TASK PROMPT
Reproduce the line that contains "Model this object" and every line after it through the end of the records, exactly, with nothing added.

ENTRIES SHOWN
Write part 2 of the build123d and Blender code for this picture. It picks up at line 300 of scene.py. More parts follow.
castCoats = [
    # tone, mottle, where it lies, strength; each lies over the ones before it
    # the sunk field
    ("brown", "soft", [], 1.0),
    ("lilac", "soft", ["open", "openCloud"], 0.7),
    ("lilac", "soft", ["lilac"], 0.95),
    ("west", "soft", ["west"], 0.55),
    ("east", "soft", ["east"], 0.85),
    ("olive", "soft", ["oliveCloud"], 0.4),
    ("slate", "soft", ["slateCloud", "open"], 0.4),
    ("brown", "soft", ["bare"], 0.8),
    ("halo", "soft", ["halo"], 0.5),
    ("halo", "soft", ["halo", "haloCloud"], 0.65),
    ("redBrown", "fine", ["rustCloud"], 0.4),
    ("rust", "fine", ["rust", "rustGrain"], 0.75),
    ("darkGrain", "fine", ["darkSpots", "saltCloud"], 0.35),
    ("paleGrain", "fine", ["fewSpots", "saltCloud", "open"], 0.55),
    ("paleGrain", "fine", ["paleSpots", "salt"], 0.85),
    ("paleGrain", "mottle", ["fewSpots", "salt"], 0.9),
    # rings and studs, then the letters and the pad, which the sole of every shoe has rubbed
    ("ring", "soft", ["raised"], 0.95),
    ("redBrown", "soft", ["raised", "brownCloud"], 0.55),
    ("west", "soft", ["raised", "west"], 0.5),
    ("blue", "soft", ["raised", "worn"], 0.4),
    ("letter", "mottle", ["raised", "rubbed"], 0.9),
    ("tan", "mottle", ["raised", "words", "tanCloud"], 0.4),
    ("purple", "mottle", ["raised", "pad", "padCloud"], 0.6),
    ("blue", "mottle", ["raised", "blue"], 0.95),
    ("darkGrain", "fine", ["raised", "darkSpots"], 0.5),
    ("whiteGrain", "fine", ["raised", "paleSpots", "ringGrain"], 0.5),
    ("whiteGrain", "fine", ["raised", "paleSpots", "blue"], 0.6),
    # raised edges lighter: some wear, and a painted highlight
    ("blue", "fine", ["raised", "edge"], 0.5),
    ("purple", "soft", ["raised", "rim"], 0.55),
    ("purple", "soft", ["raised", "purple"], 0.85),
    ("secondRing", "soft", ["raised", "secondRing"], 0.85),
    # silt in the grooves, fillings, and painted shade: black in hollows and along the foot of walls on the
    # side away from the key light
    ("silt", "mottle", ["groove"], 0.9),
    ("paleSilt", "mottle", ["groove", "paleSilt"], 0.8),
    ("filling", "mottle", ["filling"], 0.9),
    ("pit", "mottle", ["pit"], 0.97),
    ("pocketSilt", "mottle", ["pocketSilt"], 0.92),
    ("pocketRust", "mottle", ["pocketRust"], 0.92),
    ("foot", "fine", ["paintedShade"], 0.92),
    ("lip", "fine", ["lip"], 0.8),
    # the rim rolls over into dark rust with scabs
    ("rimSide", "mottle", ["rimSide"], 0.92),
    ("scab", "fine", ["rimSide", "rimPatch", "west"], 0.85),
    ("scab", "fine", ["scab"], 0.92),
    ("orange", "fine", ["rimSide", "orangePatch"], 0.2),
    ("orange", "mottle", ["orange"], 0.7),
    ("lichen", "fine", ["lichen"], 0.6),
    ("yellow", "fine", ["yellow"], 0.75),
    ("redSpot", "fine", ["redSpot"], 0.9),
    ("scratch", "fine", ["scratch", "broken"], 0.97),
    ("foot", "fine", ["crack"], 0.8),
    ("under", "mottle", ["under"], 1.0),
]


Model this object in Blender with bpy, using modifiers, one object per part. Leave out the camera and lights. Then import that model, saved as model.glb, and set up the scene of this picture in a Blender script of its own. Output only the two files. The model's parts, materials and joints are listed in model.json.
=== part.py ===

RESULT OF THE TASK
Model this object in Blender with bpy, using modifiers, one object per part. Leave out the camera and lights. Then import that model, saved as model.glb, and set up the scene of this picture in a Blender script of its own. Output only the two files. The model's parts, materials and joints are listed in model.json.
=== part.py ===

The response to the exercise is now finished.